“Data-Driven Thinking” is written by members of the media community and contains fresh ideas on the digital revolution in media.
Today’s column is written by AJ Brown, CEO and co-founder of LeadsRx.
Consumers are used to the convenience of saved logins and preferences. Whether they’re placing an order on an ecommerce site or logging into their healthcare portal, they trust their information – their address, purchase history, etc. – is secure and “remembered.”
But imagine if all your digital preferences were gone and you had to reenter all your information every time you made a purchase. What if the online pet store you’d used for years had no record of your previous customer service interaction with them?
The specific prescription dog food for Fido or your vet’s name for purchase approval, among other details – all gone. What was typically a smooth reordering experience would become a hassle. You’d have to start from scratch each time you buy Fido’s specialty weight-loss food.
That’s one possible future, but it doesn’t have to be. That is, if marketers and advertisers can learn to collect the right data and use it in the right way.
Data accuracy is more valuable than a 360-degree view
Over the past 25 years, consumers have become increasingly aware of their right to privacy. They’ve become wary of who they trust with certain information.
At the same time, marketers have recognized a 360-degree view of a customer isn’t the promised land it used to be. For one thing, it’s unreasonable. There’s no reason why every company in every industry needs to know every itty-bitty detail about a customer.
Rather than focusing on data volume, it’s more valuable for companies to ensure that whatever data they do possess is the correct data. Consumers might be alarmed to learn that much of the data a business holds about them is incorrect because of third-party data enrichment, data sharing and the like.
If the data were accurate, they would have better shopping experiences, better medical outcomes – better everything.
Data will vary, but it all requires a unified approach
Each organization’s strategy for creating a unified, accurate view of their customer will be different. Some will need specific identifying information, while others can develop a strategy based entirely on anonymous customer data.

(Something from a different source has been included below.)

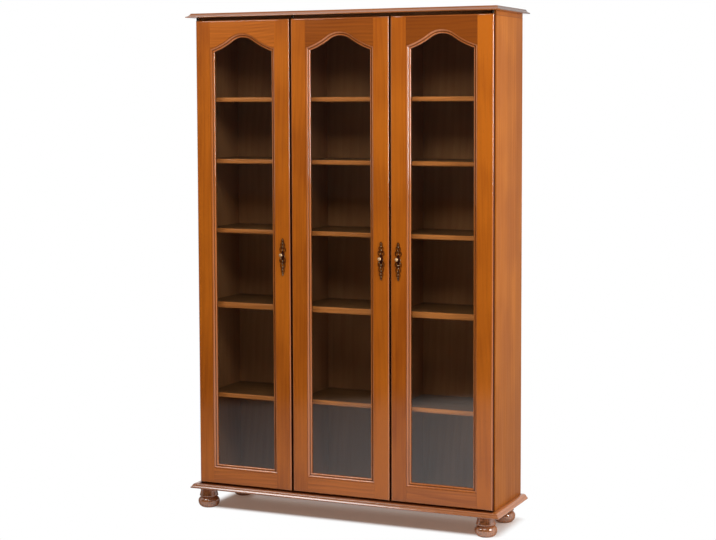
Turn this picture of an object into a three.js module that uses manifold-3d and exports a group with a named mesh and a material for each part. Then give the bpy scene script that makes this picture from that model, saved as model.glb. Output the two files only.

For example, a retailer will have more anonymous and general data, as well as any personally identifiable financial information that customers opt to save with those brands they trust or with which they regularly transact.
However, healthcare organizations require more detailed customer/patient information for front-end patient registration and admitting systems, as well as back-end healthcare records. That detailed information is essential and could influence life-or-death decisions.
Because the data types vary, the security demands and regulations will vary, too. Healthcare data, for example, is protected by HIPAA, while retail data might fall under the jurisdiction of GDPR in Europe. Marketers must be aware of the privacy restrictions and regulations in their industry and follow them precisely.
Taking data responsibility
Regardless of the nature of the data, increasing privacy and security will require marketers, IT, and product teams to collaborate on processes and policies that adhere to data governance and compliance policies and strategies. It also means companies need to unify, clean up, and secure all the data that’s currently spread across disparate CRM, ERP, marketing and ad tech systems and databases.
IT teams, more than anyone, will face the burden of unifying and housing data in secure database systems, such as data clean room technologies. But even with all the innovation taking place in marketing attribution and analytics, it takes humans to help ensure data quality and secure consumer privacy.
“People + data = better” is the equation marketers need for outcomes that mutually benefit their businesses and their customers.
To thrive in the era of privacy-savvy consumers, a privacy-focused, data-driven marketing strategy is vital for supporting business goals and cultivating a trusted relationship with customers.
Rather than looking for new ways to gather more data, marketers should focus on the data they have, ensuring it does no harm – only good.